**Job**
From the records below, transcribe only the lines running from the one with "The OpenSCAD and" through the one with "shell_back_r = (pow(wall_z1, 2)". Keep both of those end lines.

Stored records:
****************************************
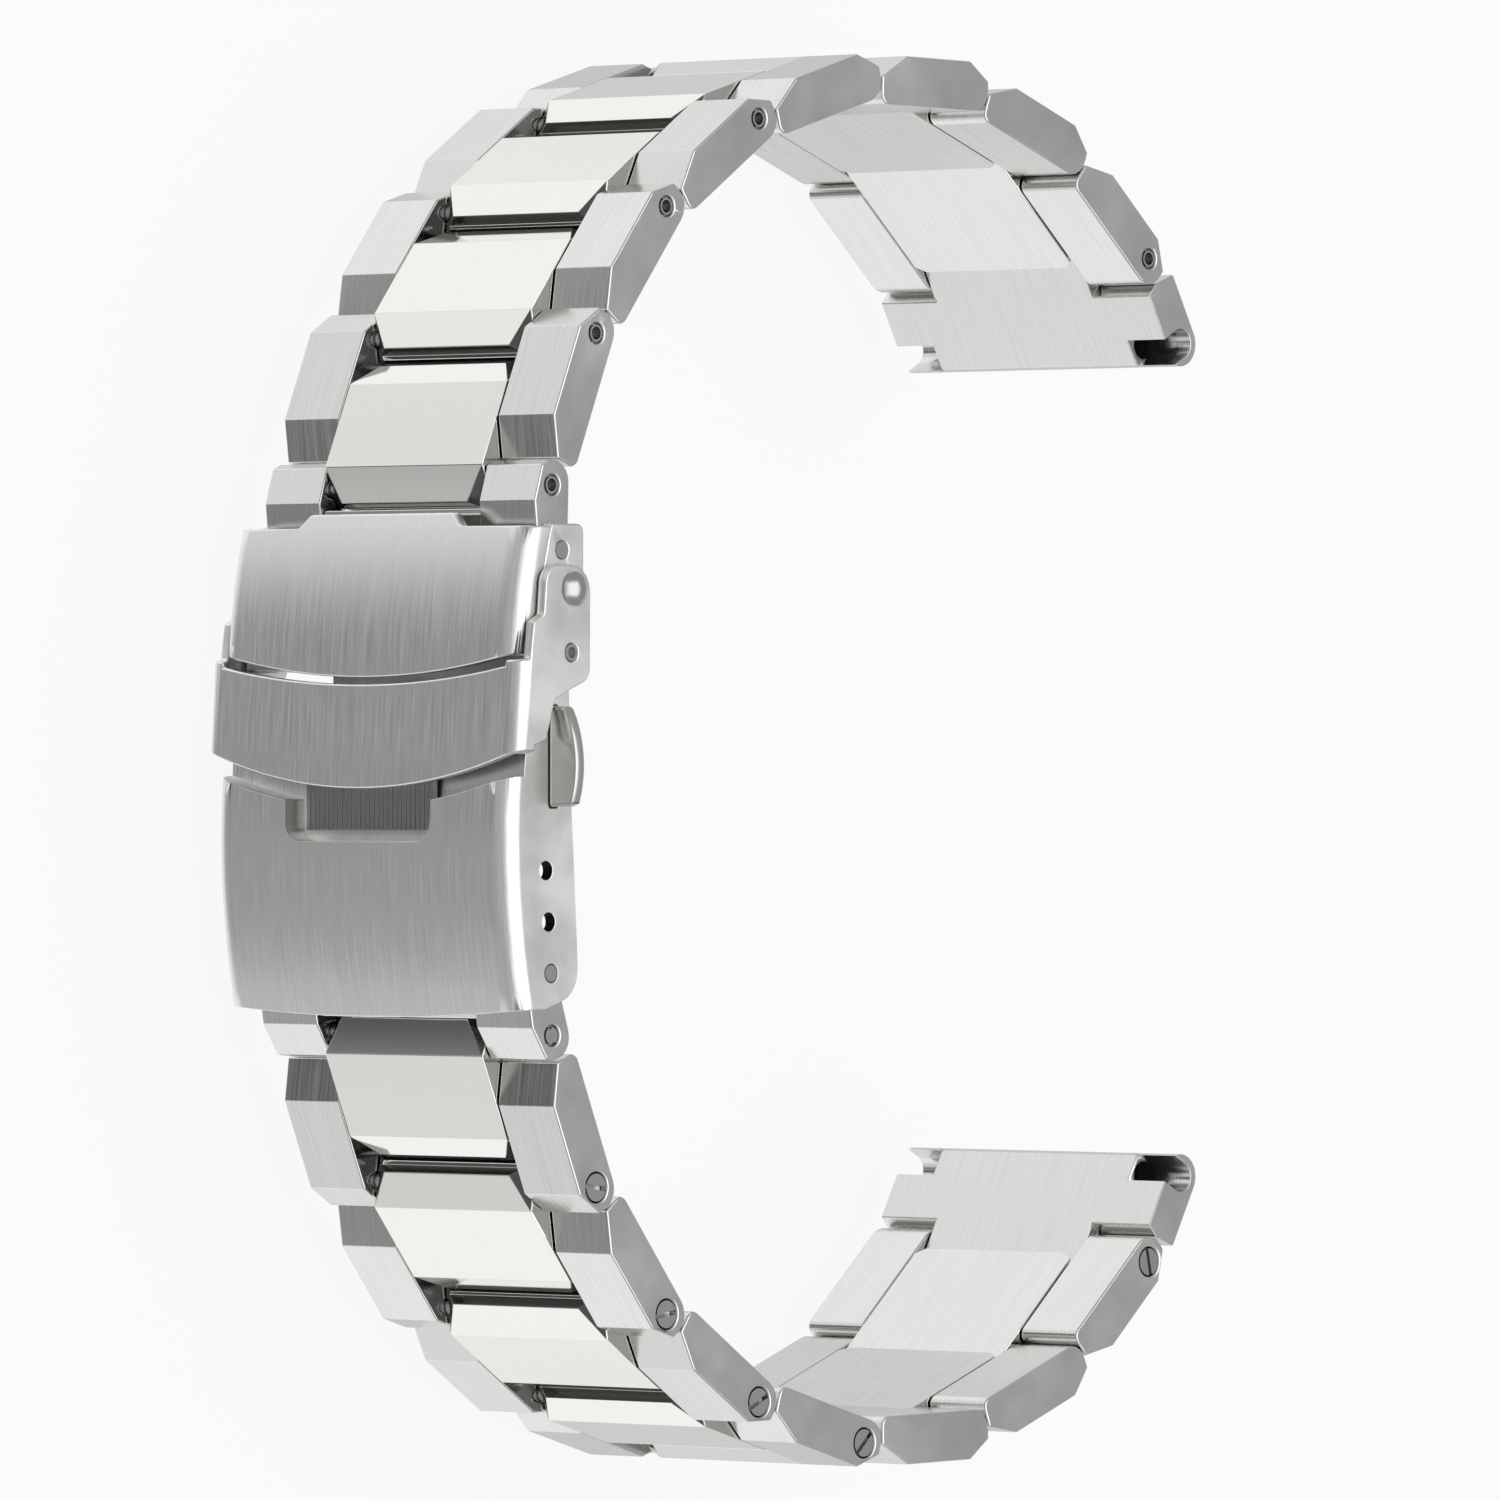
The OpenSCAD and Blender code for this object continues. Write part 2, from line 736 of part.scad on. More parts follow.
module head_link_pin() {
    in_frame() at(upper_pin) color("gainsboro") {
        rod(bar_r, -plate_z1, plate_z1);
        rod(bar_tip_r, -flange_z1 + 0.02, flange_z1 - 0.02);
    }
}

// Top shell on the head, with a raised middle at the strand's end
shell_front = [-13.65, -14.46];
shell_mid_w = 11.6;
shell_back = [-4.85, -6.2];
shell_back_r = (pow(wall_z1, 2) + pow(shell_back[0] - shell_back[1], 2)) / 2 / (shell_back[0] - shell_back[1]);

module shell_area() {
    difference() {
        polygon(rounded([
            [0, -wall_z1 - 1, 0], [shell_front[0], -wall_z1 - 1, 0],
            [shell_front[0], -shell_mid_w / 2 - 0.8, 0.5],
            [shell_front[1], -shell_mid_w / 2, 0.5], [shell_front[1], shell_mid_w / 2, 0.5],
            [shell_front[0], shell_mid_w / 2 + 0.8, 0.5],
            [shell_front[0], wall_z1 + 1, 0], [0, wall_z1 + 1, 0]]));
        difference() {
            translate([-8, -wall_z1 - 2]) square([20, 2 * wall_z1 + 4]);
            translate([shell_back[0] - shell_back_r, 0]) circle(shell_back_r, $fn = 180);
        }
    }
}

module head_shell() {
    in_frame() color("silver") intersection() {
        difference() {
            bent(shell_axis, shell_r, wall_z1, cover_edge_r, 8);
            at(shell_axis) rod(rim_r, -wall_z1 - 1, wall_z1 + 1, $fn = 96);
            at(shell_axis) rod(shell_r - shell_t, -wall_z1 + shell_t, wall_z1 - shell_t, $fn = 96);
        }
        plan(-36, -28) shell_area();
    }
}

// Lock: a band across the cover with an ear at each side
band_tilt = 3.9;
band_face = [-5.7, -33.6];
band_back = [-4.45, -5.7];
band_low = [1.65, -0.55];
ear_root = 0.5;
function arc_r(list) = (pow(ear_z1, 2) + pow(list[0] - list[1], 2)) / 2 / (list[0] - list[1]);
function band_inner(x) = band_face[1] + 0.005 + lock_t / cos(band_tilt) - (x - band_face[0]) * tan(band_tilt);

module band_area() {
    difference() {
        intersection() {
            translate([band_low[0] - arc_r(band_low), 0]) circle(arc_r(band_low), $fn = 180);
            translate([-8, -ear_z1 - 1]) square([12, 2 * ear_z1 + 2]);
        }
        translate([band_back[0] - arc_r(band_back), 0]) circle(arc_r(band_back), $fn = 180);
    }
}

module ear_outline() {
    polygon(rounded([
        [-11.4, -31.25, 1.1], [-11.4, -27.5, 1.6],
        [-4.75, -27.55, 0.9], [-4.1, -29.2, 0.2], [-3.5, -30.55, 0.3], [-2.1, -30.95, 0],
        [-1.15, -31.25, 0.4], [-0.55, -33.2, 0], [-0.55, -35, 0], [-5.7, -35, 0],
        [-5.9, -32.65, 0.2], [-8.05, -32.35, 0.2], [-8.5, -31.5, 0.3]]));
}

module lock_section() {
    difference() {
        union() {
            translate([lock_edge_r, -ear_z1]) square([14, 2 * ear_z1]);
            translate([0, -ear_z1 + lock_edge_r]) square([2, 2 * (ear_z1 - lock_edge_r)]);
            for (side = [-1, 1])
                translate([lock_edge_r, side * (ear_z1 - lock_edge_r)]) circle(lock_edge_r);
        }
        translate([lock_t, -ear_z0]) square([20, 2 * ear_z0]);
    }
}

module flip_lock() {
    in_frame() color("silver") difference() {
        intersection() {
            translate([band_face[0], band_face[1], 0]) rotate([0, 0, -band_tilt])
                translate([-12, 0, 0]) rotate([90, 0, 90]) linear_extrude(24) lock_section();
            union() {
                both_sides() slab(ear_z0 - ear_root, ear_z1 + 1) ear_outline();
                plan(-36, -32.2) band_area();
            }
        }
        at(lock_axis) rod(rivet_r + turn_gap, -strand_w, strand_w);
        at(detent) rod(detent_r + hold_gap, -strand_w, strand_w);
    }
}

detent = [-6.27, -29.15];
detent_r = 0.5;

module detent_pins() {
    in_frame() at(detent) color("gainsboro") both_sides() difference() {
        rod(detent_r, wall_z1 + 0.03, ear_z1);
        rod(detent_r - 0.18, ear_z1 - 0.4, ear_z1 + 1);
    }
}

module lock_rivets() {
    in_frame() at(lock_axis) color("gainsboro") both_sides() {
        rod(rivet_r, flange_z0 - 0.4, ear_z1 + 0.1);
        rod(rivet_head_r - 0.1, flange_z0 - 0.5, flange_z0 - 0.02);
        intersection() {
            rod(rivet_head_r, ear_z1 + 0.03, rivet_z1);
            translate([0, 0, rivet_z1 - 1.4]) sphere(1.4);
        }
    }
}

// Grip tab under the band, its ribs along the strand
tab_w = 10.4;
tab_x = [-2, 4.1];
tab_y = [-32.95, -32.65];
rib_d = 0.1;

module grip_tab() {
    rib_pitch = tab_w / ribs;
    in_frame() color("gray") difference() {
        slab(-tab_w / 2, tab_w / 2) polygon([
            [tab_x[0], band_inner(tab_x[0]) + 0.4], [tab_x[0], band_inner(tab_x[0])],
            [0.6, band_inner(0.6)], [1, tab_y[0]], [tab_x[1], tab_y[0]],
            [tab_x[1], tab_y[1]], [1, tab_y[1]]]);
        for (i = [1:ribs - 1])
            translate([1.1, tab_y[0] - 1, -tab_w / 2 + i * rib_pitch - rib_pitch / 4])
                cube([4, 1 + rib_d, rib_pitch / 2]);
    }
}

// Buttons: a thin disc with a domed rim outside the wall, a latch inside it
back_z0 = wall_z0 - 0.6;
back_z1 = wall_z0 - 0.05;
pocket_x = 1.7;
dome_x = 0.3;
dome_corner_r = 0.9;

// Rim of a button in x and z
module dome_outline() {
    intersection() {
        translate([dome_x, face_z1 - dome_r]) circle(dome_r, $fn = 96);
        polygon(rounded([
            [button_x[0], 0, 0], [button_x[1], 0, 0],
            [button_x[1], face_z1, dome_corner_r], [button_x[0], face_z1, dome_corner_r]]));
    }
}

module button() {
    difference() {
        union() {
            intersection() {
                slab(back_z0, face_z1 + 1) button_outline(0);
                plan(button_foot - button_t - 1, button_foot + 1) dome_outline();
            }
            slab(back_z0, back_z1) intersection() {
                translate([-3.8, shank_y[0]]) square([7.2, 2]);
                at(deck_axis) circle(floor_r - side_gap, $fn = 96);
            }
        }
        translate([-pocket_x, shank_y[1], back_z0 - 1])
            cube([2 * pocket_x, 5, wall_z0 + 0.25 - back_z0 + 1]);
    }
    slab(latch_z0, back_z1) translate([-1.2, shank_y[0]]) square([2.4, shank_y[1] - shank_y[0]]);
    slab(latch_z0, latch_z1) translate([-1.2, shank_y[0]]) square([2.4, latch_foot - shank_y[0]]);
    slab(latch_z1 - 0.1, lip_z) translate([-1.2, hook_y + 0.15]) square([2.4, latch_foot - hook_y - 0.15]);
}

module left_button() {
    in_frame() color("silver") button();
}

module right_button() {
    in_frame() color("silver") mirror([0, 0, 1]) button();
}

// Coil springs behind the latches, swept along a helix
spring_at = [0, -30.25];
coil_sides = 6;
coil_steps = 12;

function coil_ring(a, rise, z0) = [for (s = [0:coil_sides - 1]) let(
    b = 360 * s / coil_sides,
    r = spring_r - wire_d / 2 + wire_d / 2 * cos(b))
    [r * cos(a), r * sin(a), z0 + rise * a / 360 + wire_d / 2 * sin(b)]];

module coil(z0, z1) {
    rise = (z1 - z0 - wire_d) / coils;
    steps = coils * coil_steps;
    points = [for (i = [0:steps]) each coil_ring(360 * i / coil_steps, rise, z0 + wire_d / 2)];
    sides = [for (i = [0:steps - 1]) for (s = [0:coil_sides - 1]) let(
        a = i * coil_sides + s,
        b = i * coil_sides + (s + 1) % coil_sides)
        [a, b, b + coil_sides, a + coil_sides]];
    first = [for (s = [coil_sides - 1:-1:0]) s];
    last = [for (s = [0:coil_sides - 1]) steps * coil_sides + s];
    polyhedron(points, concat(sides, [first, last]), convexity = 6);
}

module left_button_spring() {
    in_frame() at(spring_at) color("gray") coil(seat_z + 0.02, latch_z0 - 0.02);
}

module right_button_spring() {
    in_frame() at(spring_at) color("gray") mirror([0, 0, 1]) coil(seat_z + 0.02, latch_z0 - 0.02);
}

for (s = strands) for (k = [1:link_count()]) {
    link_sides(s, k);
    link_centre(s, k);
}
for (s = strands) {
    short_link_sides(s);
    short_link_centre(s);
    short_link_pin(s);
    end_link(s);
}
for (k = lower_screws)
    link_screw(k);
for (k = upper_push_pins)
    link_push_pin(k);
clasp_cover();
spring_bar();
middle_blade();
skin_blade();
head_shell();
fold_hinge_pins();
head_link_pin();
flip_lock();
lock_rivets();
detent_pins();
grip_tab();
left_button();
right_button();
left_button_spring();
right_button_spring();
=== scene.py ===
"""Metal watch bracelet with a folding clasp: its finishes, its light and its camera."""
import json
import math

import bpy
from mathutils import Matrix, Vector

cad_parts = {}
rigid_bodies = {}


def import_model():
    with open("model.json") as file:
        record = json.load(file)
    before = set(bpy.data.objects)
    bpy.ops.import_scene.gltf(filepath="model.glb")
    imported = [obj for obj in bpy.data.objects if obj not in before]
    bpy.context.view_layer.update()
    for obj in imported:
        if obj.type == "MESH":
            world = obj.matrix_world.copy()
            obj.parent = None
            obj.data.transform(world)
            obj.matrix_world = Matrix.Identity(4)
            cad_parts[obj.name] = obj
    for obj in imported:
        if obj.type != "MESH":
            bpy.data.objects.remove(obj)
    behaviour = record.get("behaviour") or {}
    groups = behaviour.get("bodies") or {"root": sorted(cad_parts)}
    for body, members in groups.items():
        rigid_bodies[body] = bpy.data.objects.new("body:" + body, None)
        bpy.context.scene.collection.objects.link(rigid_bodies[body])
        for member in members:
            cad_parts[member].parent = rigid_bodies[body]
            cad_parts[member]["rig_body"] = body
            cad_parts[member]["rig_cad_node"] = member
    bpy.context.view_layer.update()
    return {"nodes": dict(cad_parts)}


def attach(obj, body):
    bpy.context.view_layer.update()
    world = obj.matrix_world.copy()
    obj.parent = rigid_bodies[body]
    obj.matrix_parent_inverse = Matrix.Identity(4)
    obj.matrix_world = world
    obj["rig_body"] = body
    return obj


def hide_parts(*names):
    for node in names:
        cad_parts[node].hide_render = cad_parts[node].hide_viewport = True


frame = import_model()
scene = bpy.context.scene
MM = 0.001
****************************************
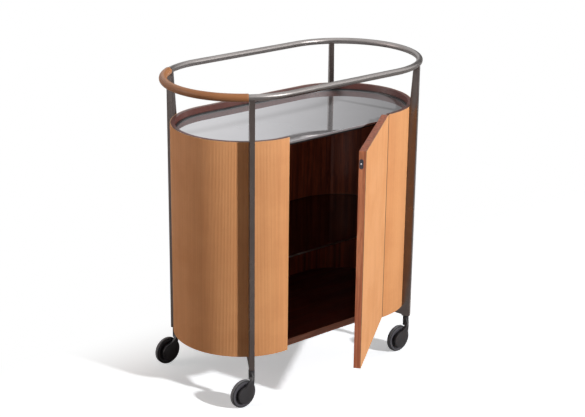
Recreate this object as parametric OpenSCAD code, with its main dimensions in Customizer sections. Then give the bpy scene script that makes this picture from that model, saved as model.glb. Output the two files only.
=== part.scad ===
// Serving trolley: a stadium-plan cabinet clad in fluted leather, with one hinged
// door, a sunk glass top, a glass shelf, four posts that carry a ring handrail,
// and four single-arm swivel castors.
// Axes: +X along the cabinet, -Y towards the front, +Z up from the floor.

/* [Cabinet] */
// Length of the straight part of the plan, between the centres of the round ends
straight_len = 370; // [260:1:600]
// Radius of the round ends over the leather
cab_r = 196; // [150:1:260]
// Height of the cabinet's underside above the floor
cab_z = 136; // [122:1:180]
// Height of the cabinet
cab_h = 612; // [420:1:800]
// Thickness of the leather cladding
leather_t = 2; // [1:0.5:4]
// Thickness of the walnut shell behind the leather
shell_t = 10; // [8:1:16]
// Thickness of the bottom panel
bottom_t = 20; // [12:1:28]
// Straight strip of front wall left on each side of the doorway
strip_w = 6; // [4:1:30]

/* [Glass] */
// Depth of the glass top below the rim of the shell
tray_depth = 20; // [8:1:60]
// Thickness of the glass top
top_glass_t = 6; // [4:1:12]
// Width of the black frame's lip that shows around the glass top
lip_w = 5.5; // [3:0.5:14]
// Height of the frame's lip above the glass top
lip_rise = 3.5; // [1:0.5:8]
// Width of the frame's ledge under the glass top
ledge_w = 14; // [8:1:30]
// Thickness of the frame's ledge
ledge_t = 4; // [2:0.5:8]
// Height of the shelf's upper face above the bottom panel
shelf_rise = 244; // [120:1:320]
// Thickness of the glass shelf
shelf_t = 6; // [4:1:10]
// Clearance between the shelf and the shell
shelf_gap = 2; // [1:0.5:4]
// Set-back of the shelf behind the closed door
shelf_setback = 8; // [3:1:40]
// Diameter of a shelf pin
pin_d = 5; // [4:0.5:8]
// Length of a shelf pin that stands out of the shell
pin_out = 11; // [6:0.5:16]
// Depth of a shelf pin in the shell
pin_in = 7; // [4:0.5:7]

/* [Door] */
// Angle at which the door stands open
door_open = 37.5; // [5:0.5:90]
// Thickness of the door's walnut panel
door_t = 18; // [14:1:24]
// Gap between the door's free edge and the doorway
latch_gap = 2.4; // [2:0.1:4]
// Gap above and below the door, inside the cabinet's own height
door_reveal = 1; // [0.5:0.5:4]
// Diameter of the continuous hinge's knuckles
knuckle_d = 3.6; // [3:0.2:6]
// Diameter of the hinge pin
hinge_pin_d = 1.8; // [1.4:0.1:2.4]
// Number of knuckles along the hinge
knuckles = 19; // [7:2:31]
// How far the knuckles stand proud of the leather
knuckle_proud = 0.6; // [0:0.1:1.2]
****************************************
**Solved problem**
The OpenSCAD and Blender code for this object continues. Write part 2, from line 736 of part.scad on. More parts follow.
module head_link_pin() {
    in_frame() at(upper_pin) color("gainsboro") {
        rod(bar_r, -plate_z1, plate_z1);
        rod(bar_tip_r, -flange_z1 + 0.02, flange_z1 - 0.02);
    }
}

// Top shell on the head, with a raised middle at the strand's end
shell_front = [-13.65, -14.46];
shell_mid_w = 11.6;
shell_back = [-4.85, -6.2];
shell_back_r = (pow(wall_z1, 2) + pow(shell_back[0] - shell_back[1], 2)) / 2 / (shell_back[0] - shell_back[1]);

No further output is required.